REQUIRED WORK
Each line of the material below that holds the word "object" needs to be copied.

## begin STORED DATA

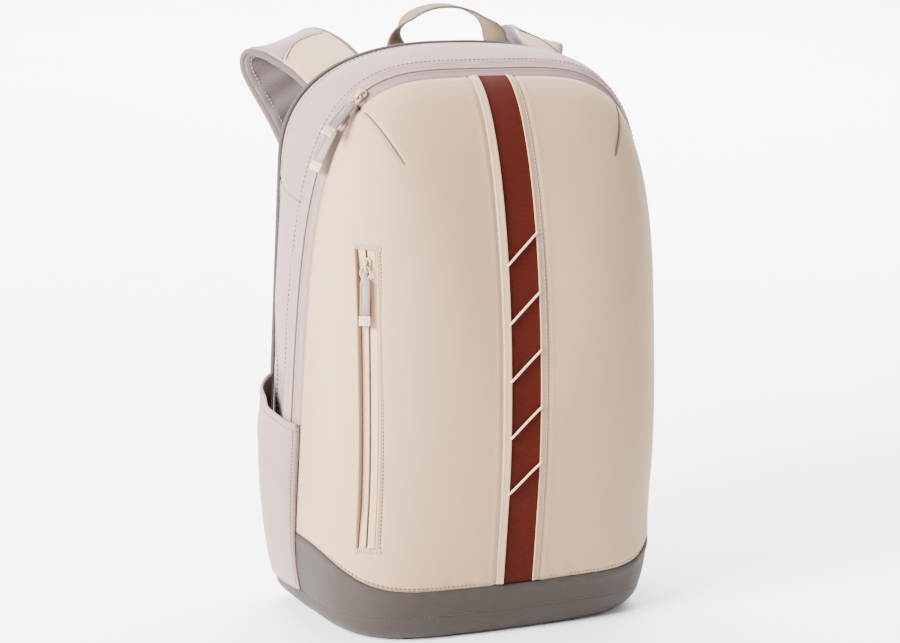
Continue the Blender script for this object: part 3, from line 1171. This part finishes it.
def make_back():
    face = BACK_Y + 0.3
    panel = pillow("back_panel_cloth", back_outline(1.6, 24.0), face, 3.0, 9.0)
    place(panel, "back_mesh", SHELL, "back_mesh", ("back_panel",))

    def channels(places):
        groove = np.zeros(len(places))
        for height in (120.0, 178.0, 236.0, 294.0, 346.0):
            groove = groove + bump_at(places[:, 1], height + 0.10 * np.abs(places[:, 0]), 4.5)
        return 1.0 - 0.68 * np.clip(groove, 0.0, 1.0)

    for side, name in ((-1.0, "left"), (1.0, "right")):
        pad = pillow(f"back_pad_cushion_{name}", rounded_outline(10.0, 82.0, 62.0, 392.0, 16.0, side, 4.0),
                     BACK_Y + 3.6, 11.4, 17.0, 12, channels)
        place(pad, "back_mesh", SHELL, "back_mesh", (f"back_pad_{name}",))
    yoke_corners = [(-118.0, 402.0), (118.0, 402.0), (112.0, 442.0), (70.0, 459.0), (-70.0, 459.0), (-112.0, 442.0)]
    route, _ = resample([(x, 0.0, z) for x, z in [*yoke_corners, yoke_corners[0]]], 5.0)
    outline = route[:-1, (0, 2)]
    yoke = pillow("strap_yoke_cloth", outline, BACK_Y + 3.3, 2.6, 4.0)
    place(yoke, "lilac", SHELL, "lilac_fabric", ("strap_yoke",))
    inner = outline.mean(axis=0) + (outline - outline.mean(axis=0)) * 0.955
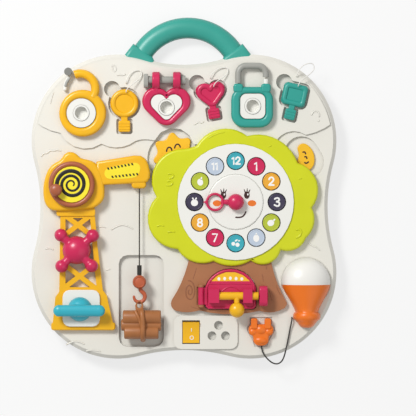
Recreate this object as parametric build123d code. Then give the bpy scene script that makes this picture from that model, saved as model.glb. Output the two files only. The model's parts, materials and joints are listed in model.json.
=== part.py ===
from build123d import *
import os
from math import acos, atan2, cos, degrees, radians, sin, sqrt, tan

os.makedirs("parts", exist_ok=True)

# Busy board in moulded plastic, lying on its back. Millimetres: X to the right, Y towards the
# carrying handle, Z out of the play face. Z = 0 is the back of the back cover.

# ---- fits shared by every piece ----
running_gap = 0.06      # radial gap of a shaft or slide in its bore
seat_gap = 0.2          # a loose piece above the floor that it lies on
side_gap = 0.5          # a moving piece beside a wall

# ---- board ----
lobe_radius = 90.75     # the four round corners of the outline
lobe_x = 69.75          # their centres, either side of the middle
top_lobe_y = 50.4
bottom_lobe_y = -88.4
top_dip = 10.8          # how far each edge dips in between two corners
side_dip = 9.3
bottom_dip = 9.0
cover_thick = 2.5
face_z = 22.0           # the sky-level play face
skin = 2.2              # wall of every hollow moulding
edge_bevel = 3.6
cloud_height = 2.0      # raised cloud land and switch panel
cloud_z = face_z + cloud_height
cloud_inset = 5.2       # its rim inside the board's outline
cloud_left = [((-170, 88), (-152, 67)), ((-130, 58.5), (-110, 42.4)), ((-87, 47), (-68, 43.2)),
              ((-51, 50), (-44, 51.6))]
cloud_left_end = (-37, 51.5)
cloud_right = [((97, 50.5), (113, 60.2)), ((128, 56.4), (147, 63))]
cloud_right_end = (170, 84)
boss_radius = 4.0
screw_tip = 14.0
shaft_foot = 16.4
screw_radius = 1.5
screw_head_radius = 3.2
screw_head_depth = 1.6
screw_places = [(-138, 96), (146, 88), (-146, -100), (147, -118), (4, 112), (-4, -156)]
cavity_top = 12.5       # the hollow under the pockets

# ---- carrying handle ----
handle_centre = (4.2, 112.4)
handle_radius = 57.0    # centre line
handle_wide = 22.0
handle_thick = 16.0
handle_z = cover_thick + skin + 0.4 + handle_thick / 2 - 1.7
handle_angles = (20, 160)
handle_bevel = 4.5
sleeve = [(-57.6, 40.2), (-37.6, 26.6), (-32.6, 16.0), (-46.0, 4.0), (-66.0, 18.0), (-68.0, 27.0)]
sleeve_extra = 0.8      # the sleeves at its ends are this much thicker

# ---- locks ----
lock_height = 8.0
lock_top = cloud_z + lock_height
core_radius = 8.4
socket_radius = 6.5
core_floor = 1.4
core_proud = 1.2
plate_thick = 1.8
plate_proud = 0.4
lock_bevel = 1.2
round_lock = (-106.3, 78.9)
round_lock_radius = 24.7
round_plate = (-107.8, 79.2)
round_plate_radius = 15.3
arch_centre = (-108.9, 104.7)
arch_inner = 11.3
arch_outer = 20.5
arch_angles = (-34, 112)
gate_inner = 12.3
gate_outer = 19.3
collar_place = (-121.5, 122.6)
collar_cap_radius = 4.2
collar_pin_radius = 1.8
heart_lock = (-18.4, 85.0)
heart_size = 25.5       # half its width
heart_plate_size = 16.3
plump_heart = (0.57, 0.43, 0.264, 0.418, 0.325)     # lobe radius, offset, rise; tip radius, drop
slim_heart = (0.51, 0.49, 0.32, 0.33, 0.45)
ear_foot = 102.5        # the ears start here, above the plate
ear_offset = 10.6
ear_width = 8.8
ear_height = 10.6
bar_y = 113.6
bar_radius = 4.0
bar_knob_thick = 4.6
bar_knob_size = (14.6, 10.1)
bar_knob_drop = 0.7
bar_slack = 4.2
square_lock = (71.5, 85.2)
square_lock_size = (44.2, 42.9)
square_lock_corner = 14.0
square_plate_size = 26.3
square_plate_corner = 6.3
square_plate = (72.1, 86.3)
shoulder_width = 10.5
shoulder_top = 111.0
shoulder_foot = 102.0
shoulder_rise = 1.8
shackle_left_x = 56.9
shackle_right_x = 85.9
shackle_top_y = 128.8
shackle_radius = 3.1
shackle_bend = 7.5
shackle_right_end = 116.8
post_top = 114.8
pivot_depth = 9.0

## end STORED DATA

REPLY
Continue the Blender script for this object: part 3, from line 1171. This part finishes it.
Recreate this object as parametric build123d code. Then give the bpy scene script that makes this picture from that model, saved as model.glb. Output the two files only. The model's parts, materials and joints are listed in model.json.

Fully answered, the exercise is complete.